To feed his intellectual habit, Calhoun began to collect master tapes from across North America and the United Kingdom. As the Continuing Church developed in the Presbyterian Church (US), Calhoun recorded the conferences and eventually the assemblies of the Presbyterian Church in America. The collection acquired first hundreds and then thousands of hours of sermons and lectures ranging from Martin Lloyd-Jones to R.J. Rushdoony and Joel Beeke. The largest and most diverse collection of its kind in the world emerged. Over the last two decades, Calhoun replicated the core collection for redistribution to tape libraries around the world.
A Southern Presbyterian partisan, Calhoun also distributed books on theology, history, economics, and literature in the Agrarian tradition.
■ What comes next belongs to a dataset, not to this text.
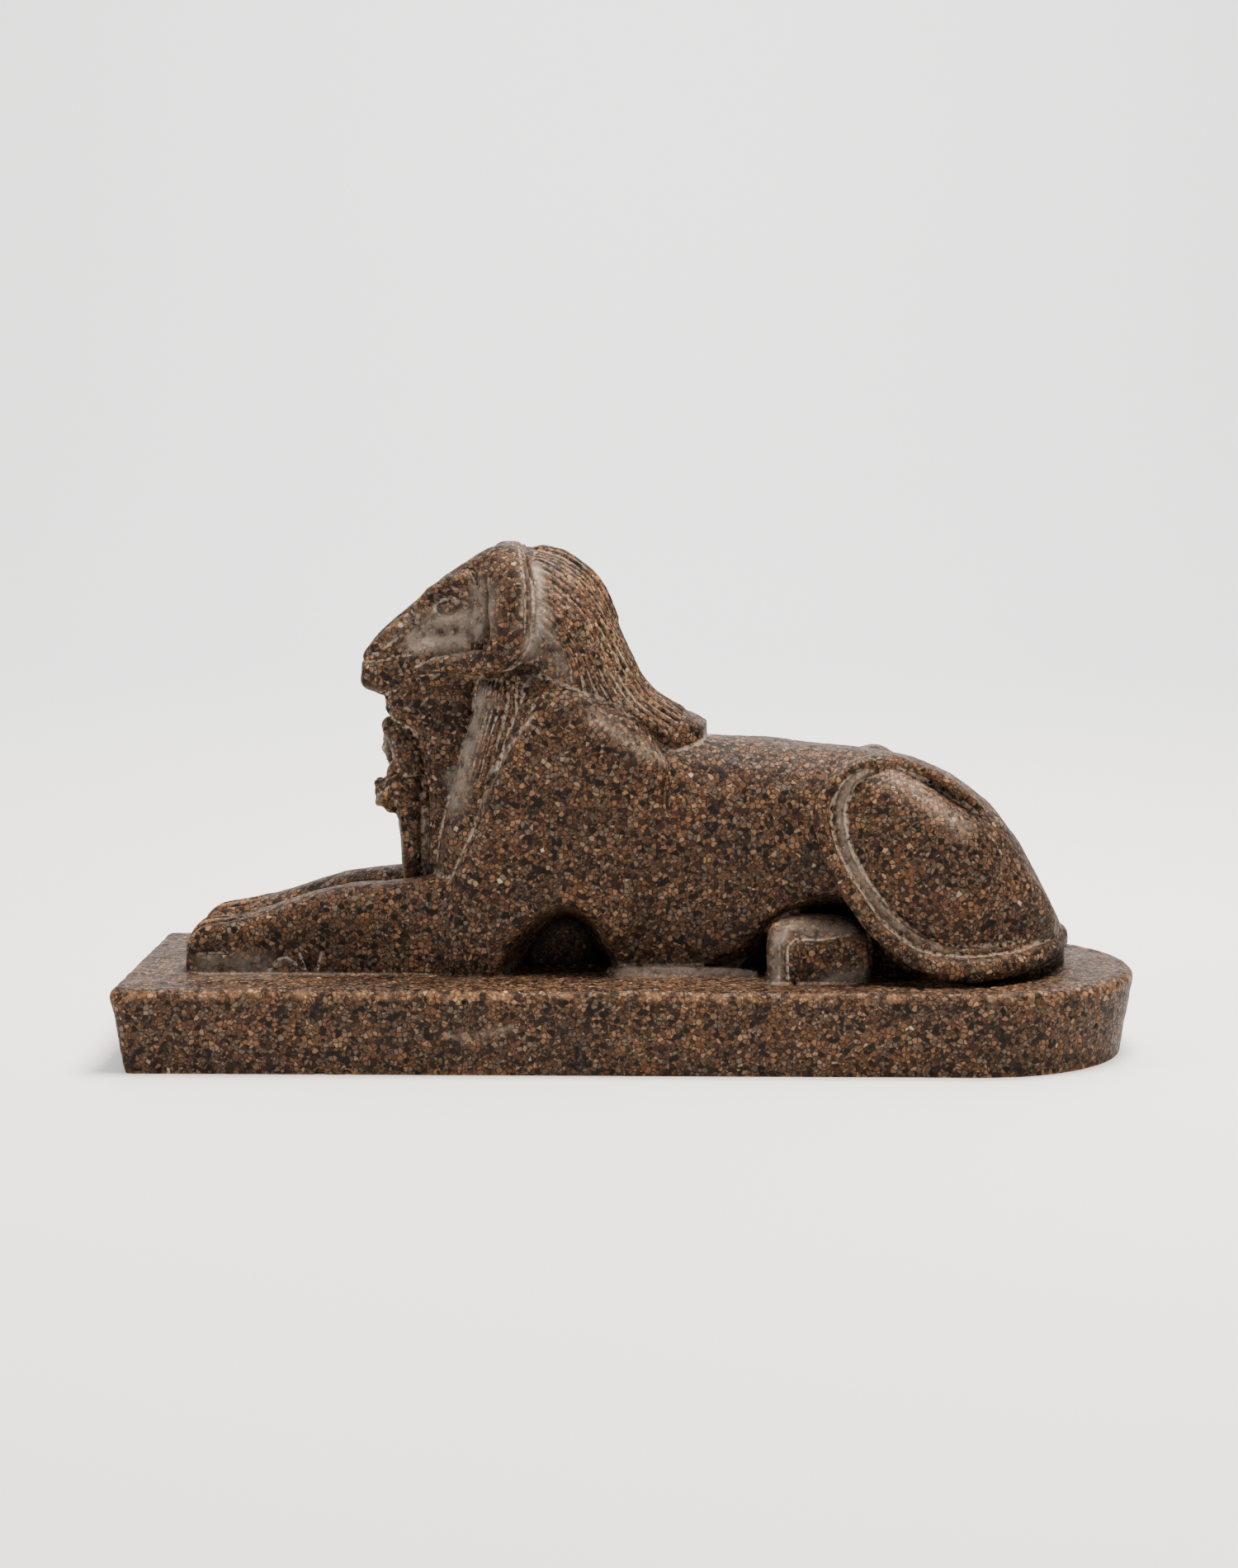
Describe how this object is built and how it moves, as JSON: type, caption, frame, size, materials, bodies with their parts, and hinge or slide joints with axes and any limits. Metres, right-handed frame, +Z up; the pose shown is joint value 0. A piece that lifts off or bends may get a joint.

A side collection served the conservative Calvinist wing of the Southern Baptist Convention as well. An unwritten partnership developed with Sprinkle Press in Virginia to match tapes and books.
Thousands of people first learned of Calhoun and the Mt. Olive Tape Library through the Christian Observer according to published statements by Calhoun.
A careful observer of trends in the Reformed family, Calhoun developed an interest in Central Europe and sparked the recent republication of J.H. Merle d'Aubigne's history of the Reformation in Hungary.
Calhoun is survived by his widow Gracie of Bassfield.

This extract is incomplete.